[VOL-4438] OnuDown indication can collide with FlowDeletion resulting in wrong flowDelete error indication

Signed-off-by: mpagenko <michael.pagenkopf@adtran.com>
Change-Id: I53bfcc7276e812992d6222c1fd40a250e69b8ef2
diff --git a/internal/pkg/avcfg/omci_vlan_config.go b/internal/pkg/avcfg/omci_vlan_config.go
index df47501..ce6d13a 100755
--- a/internal/pkg/avcfg/omci_vlan_config.go
+++ b/internal/pkg/avcfg/omci_vlan_config.go
@@ -157,7 +157,6 @@
 	omciMIdsResponseReceived    chan bool //seperate channel needed for checking multiInstance OMCI message responses
 	PAdaptFsm                   *cmn.AdapterFsm
 	acceptIncrementalEvtoOption bool
-	clearPersistency            bool
 	isCanceled                  bool
 	isAwaitingResponse          bool
 	mutexIsAwaitingResponse     sync.RWMutex
@@ -204,7 +203,6 @@
 		NumUniFlows:                 0,
 		ConfiguredUniFlow:           0,
 		numRemoveFlows:              0,
-		clearPersistency:            true,
 		lastFlowToReconcile:         lastFlowToRec,
 	}
 
@@ -395,18 +393,6 @@
 	return oFsm.TpIDWaitingFor
 }
 
-//RequestClearPersistency sets the internal flag to not clear persistency data (false=NoClear)

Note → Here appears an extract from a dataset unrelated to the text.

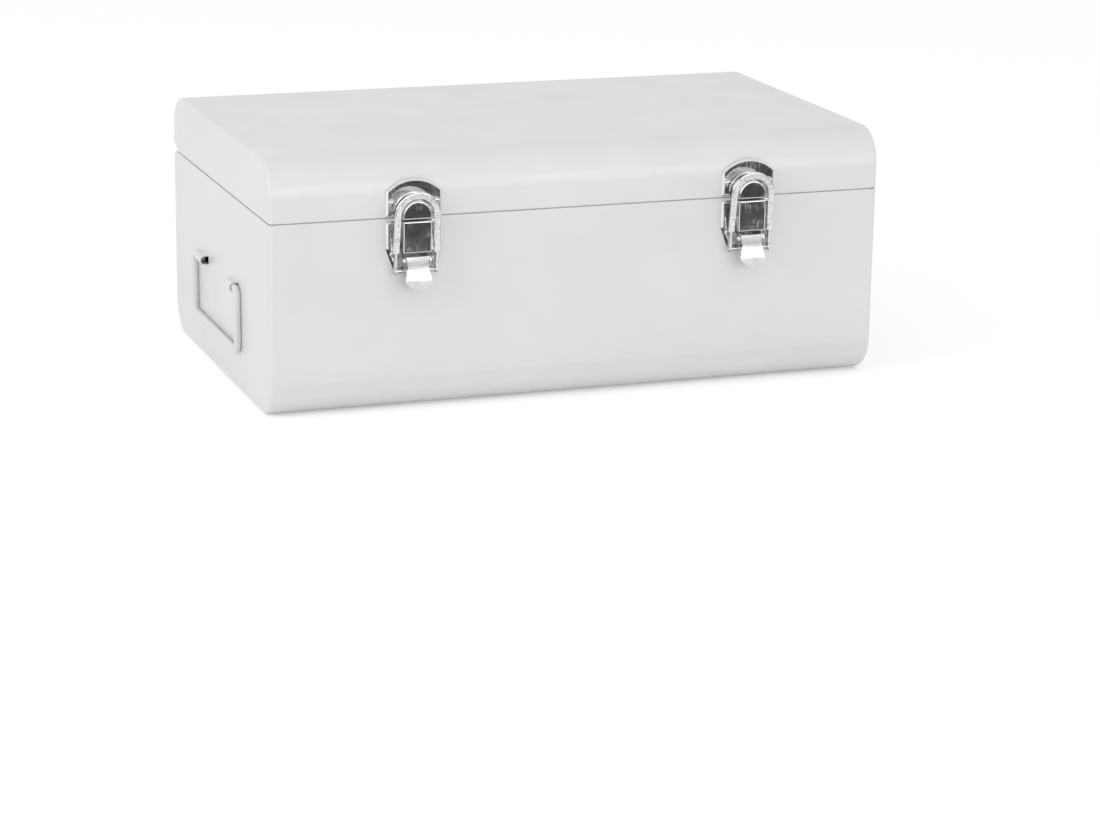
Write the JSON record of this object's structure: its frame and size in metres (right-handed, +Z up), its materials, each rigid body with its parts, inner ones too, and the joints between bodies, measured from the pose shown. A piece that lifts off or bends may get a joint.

-func (oFsm *UniVlanConfigFsm) RequestClearPersistency(ctx context.Context, aClear bool) {
-	if oFsm == nil {
-		logger.Error(ctx, "no valid UniVlanConfigFsm!")
-		return
-	}
-	//mutex protection is required for possible concurrent access to FSM members
-	oFsm.mutexFlowParams.Lock()
-	defer oFsm.mutexFlowParams.Unlock()
-	oFsm.clearPersistency = aClear
-}
-
 //SetUniFlowParams verifies on existence of flow parameters to be configured,
 // optionally udates the cookie list or appends a new flow if there is space
 // if possible the FSM is trigggerd to start with the processing
@@ -1838,6 +1824,10 @@
 func (oFsm *UniVlanConfigFsm) enterResetting(ctx context.Context, e *fsm.Event) {
 	logger.Debugw(ctx, "UniVlanConfigFsm resetting", log.Fields{"device-id": oFsm.deviceID})
 
+	oFsm.mutexPLastTxMeInstance.Lock()
+	oFsm.pLastTxMeInstance = nil //to avoid misinterpretation in case of some lingering frame reception processing
+	oFsm.mutexPLastTxMeInstance.Unlock()
+
 	pConfigVlanStateAFsm := oFsm.PAdaptFsm
 	if pConfigVlanStateAFsm != nil {
 		// abort running message processing
@@ -1849,68 +1839,98 @@
 		}
 		pConfigVlanStateAFsm.CommChan <- fsmAbortMsg
 
-		//try to restart the FSM to 'disabled'
-		// Can't call FSM Event directly, decoupling it
-		go func(a_pAFsm *cmn.AdapterFsm) {
-			if a_pAFsm != nil && a_pAFsm.PFsm != nil {
-				_ = a_pAFsm.PFsm.Event(VlanEvRestart)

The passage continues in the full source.